吐き出されるよな、吸い込まれるよな
今日、大学が丸一日休みだったので久々に人がたくさんいる場所に行った。起きるのが遅くなってしまったので、課題を終わらせて、家事全般を済ませてから、家を出るときには午後5時をこえていた。
最近、洗濯物をため込んで干すことが多く、ハンガーの数が足りないな、とずっと不便に思っていた。私はそのハンガーだけを求め、人通りの多い時間帯にわざわざ街の中心部に足を運んだのである。
南口を出ると、空はすでに暗く、ドラッグストアや家電量販店の電飾が煌々と、歩く人々を照らしていた。スーツを着た人、たばこを吸う人、地雷系の人。いろいろな人がいるのに、皆同じように見えてくる。明かりのないところからあるほうへ、ベルトコンベアみたいに動いていく街。

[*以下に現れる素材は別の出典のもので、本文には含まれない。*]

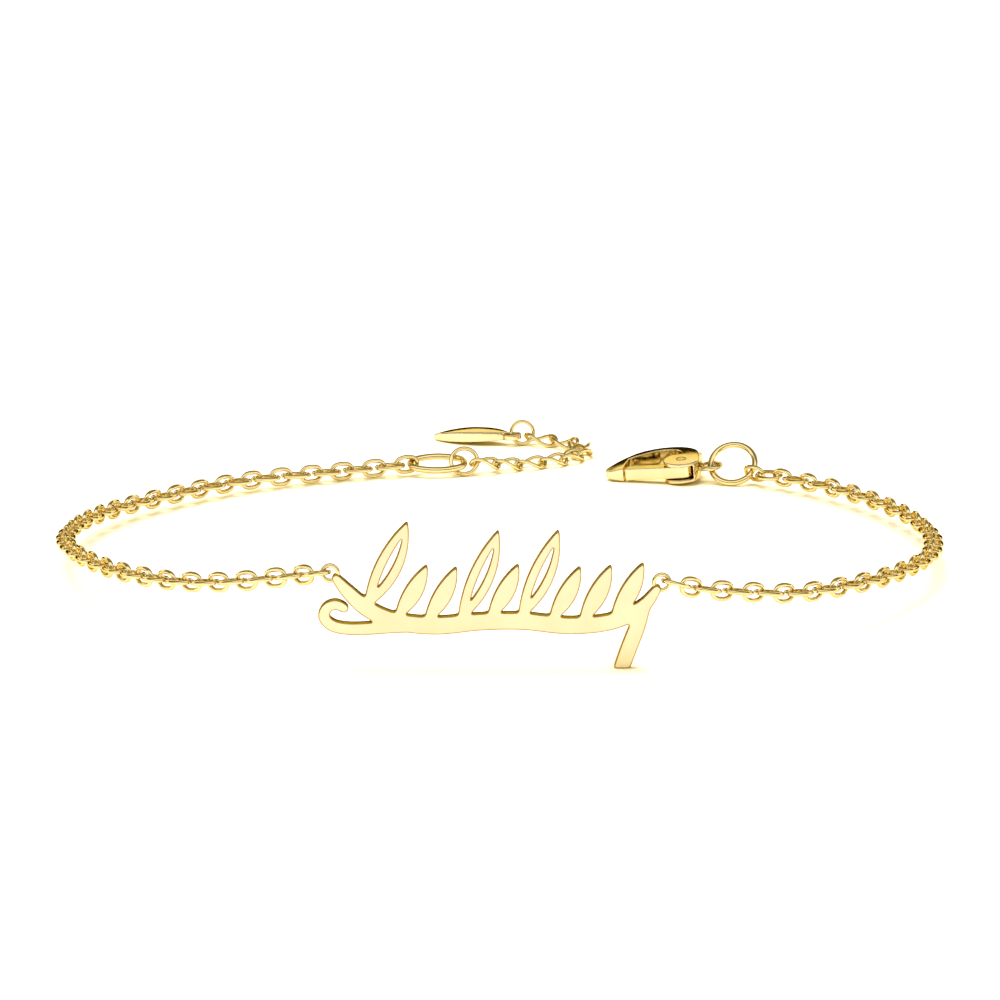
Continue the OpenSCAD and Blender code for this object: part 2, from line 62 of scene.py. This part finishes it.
goldFinishes = {
    # blasted face under a thin lacquer of polish: pale and even, with a fine grain
    "satin gold plating": {
        "pale": "#EAE0B9", "deep": "#DFCD9C", "patch": 2.4 * mm,
        "grain": 0.09 * mm, "grainDepth": 0.0022 * mm, "roughLow": 0.26, "roughHigh": 0.42,
        "wave": 0.9 * mm, "waveDepth": 0.0025 * mm,
    },
    # edges cut by laser and polished; their colour is set darker than the face's as painted shade, so a thin
    # deep line runs round the pale face
    "cut gold edge with painted shade": {
        "pale": "#C09F50", "deep": "#A8873C", "patch": 0.8 * mm,
        "grain": 0.12 * mm, "grainDepth": 0.0020 * mm, "roughLow": 0.12, "roughHigh": 0.28,
        "wave": 0.5 * mm, "waveDepth": 0.0040 * mm,
    },
    # drawn wire, soldered and tumbled: bright, hardly grained
    "drawn gold wire": {
        "pale": "#EADBA6", "deep": "#D9C07E", "patch": 1.6 * mm,
        "grain": 0.10 * mm, "grainDepth": 0.0008 * mm, "roughLow": 0.05, "roughHigh": 0.15,
        "wave": 0.7 * mm, "waveDepth": 0.0025 * mm,
    },
    # lost wax casting, polished: soft waves are left in the surface
    "polished cast gold": {
        "pale": "#E4D6AA", "deep": "#D6C08A", "patch": 2.0 * mm,
        "grain": 0.11 * mm, "grainDepth": 0.0008 * mm, "roughLow": 0.04, "roughHigh": 0.12,
        "wave": 1.3 * mm, "waveDepth": 0.0100 * mm,
    },
}
# gold stays warm where it is seen at a slant, so its outlines are brown rather than grey
slantTint = "#E8C876"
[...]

よく小説や詩で、建物からどっと人が押し寄せながら出て行くのを「吐き出されるように」と喩えることがある。たしかにそういう風に感じることもあるかもしれない。でも「吐き出される」側にいると、私は逆のことを考えてしまう。
吐き出されたら、楽かもしれない。ぎゅうぎゅうに詰め込まれたものが外に放出されるのだから、密度が広がり、暗くて狭い場所にはなかった新しいものが見つけられるかもしれない。
私が「吐き出された」とき、感じるのは匂いだ。なぜか分からないけれど、駅の構内は匂いがしない。人があれほど溢れかえっているのに、近くにいるのに、無臭。
ニコチン、香水、生ゴミ。そういう匂いが、人いきれと渾然となって街から立ちのぼってくる。匂いを嗅ぎ分けていくと、ビルとビルの間の暗闇に何か潜んでいるような気がした。まるでそこへと吸い込まれるように、私は彷徨っていく。
気がつくと、目の前にはエメラルドグリーンの大きな看板が立っていた。
「ニ ト リ」
ああ、そうだ。ハンガーを買いに来たんだっけ。
本来の目的を思い出した私は、いつも使っている角が丸くて使いやすいハンガーの購入を済ませると、素早く店をあとにした。もと来た道を戻ろうとしたが、いまいちどこを通ってきたか思い出せない。適当にまっすぐ歩き、角を曲がると目抜き通りのような場所に出た。駅の方角を確認しようとしたが、その通りが直接駅の大きな出入り口に面していたので、その必要はなかった。
遠くの信号が青色に光る。押し広げるように通りの向こうから流れてくる人の波。それは確かに「吐き出される」ように見えた。
ぼぅーと突っ立っている私の腕には、中身のハンガーと不釣り合いの大きなレジ袋がぶらぶらと提がっていた。